▸ SOURCE DATA:
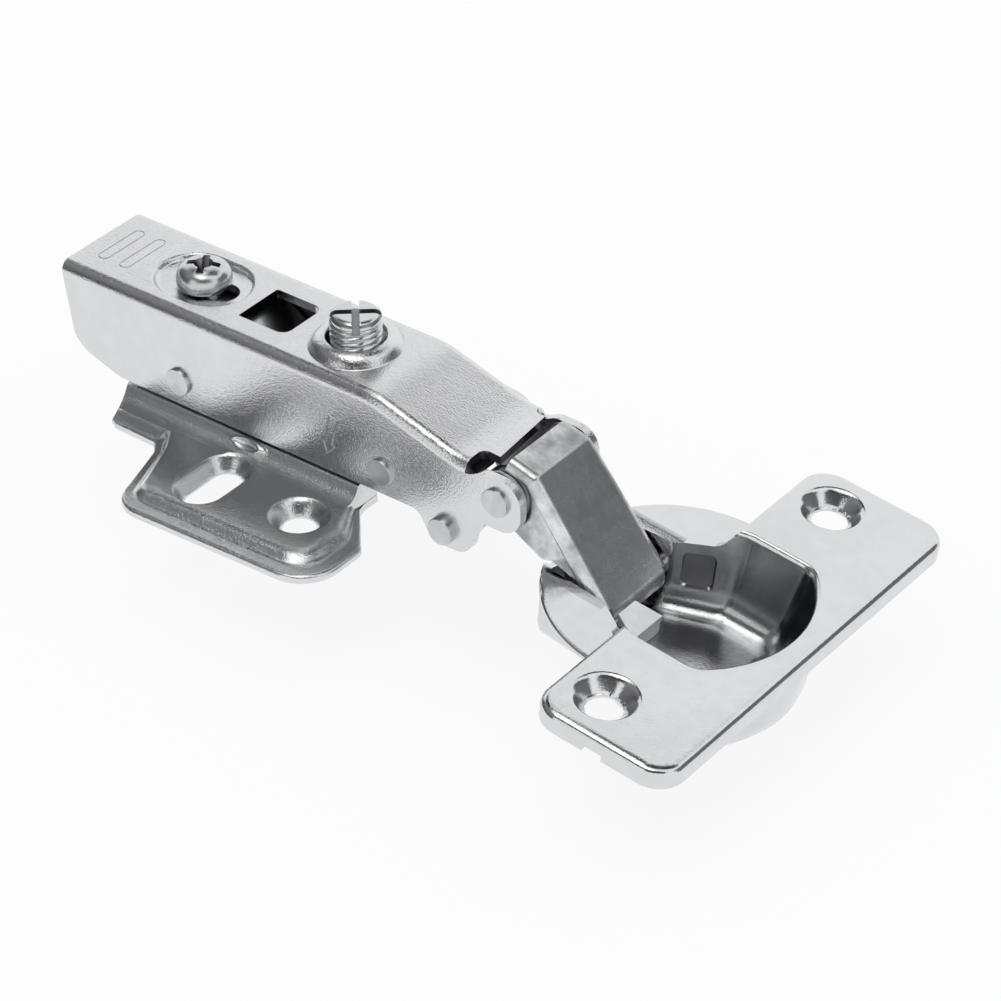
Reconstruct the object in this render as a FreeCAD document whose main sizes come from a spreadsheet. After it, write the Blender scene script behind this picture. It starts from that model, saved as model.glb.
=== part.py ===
import FreeCAD, Part
import math
import os
import Sketcher
from FreeCAD import Placement, Rotation, Vector

# Concealed cabinet hinge, in millimetres.
# Origin: on the mounting face, midway between the two round plate screws.
# +X runs along the arm to the door cup, +Z is the normal of the cabinet side.

doc = FreeCAD.newDocument("CabinetHinge")
sheet = doc.addObject("Spreadsheet::Sheet", "Sizes")
sheet_rows = []


class Size:
    # A number from the sheet together with the expression that reads it.
    def __init__(self, value, text):
        self.value = value
        self.text = text

    def __add__(self, other):
        other = as_size(other)
        return Size(self.value + other.value, "(%s + %s)" % (self.text, other.text))

    def __radd__(self, other):
        return as_size(other) + self

    def __sub__(self, other):
        other = as_size(other)
        return Size(self.value - other.value, "(%s - %s)" % (self.text, other.text))

    def __rsub__(self, other):
        return as_size(other) - self

    def __mul__(self, other):
        other = as_size(other)
        return Size(self.value * other.value, "(%s * %s)" % (self.text, other.text))

    def __rmul__(self, other):
        return as_size(other) * self

    def __neg__(self):
        return Size(-self.value, "(0 - %s)" % self.text)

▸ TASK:
Print only the lines from the top of the data above down to the line holding "self.text = text", inclusive.

▸ COMPLETE ANSWER:
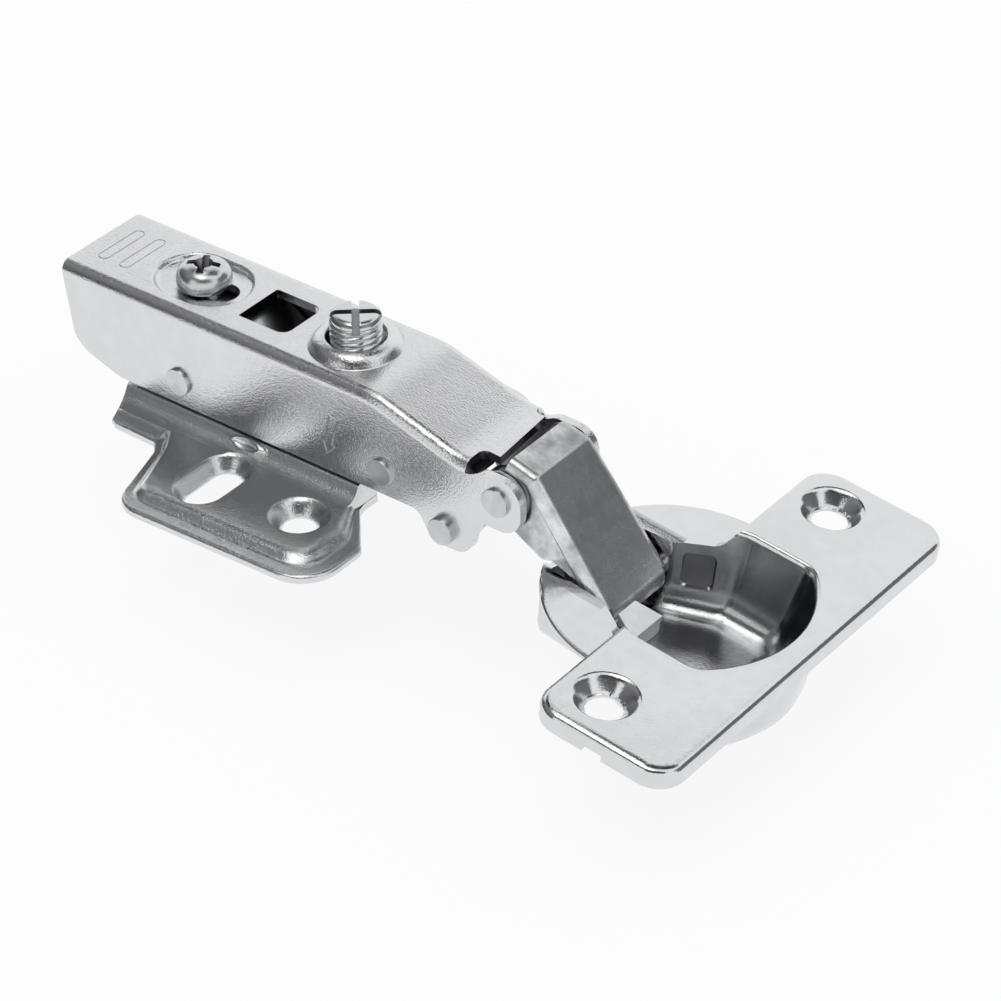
Reconstruct the object in this render as a FreeCAD document whose main sizes come from a spreadsheet. After it, write the Blender scene script behind this picture. It starts from that model, saved as model.glb.
=== part.py ===
import FreeCAD, Part
import math
import os
import Sketcher
from FreeCAD import Placement, Rotation, Vector

# Concealed cabinet hinge, in millimetres.
# Origin: on the mounting face, midway between the two round plate screws.
# +X runs along the arm to the door cup, +Z is the normal of the cabinet side.

doc = FreeCAD.newDocument("CabinetHinge")
sheet = doc.addObject("Spreadsheet::Sheet", "Sizes")
sheet_rows = []


class Size:
    # A number from the sheet together with the expression that reads it.
    def __init__(self, value, text):
        self.value = value
        self.text = text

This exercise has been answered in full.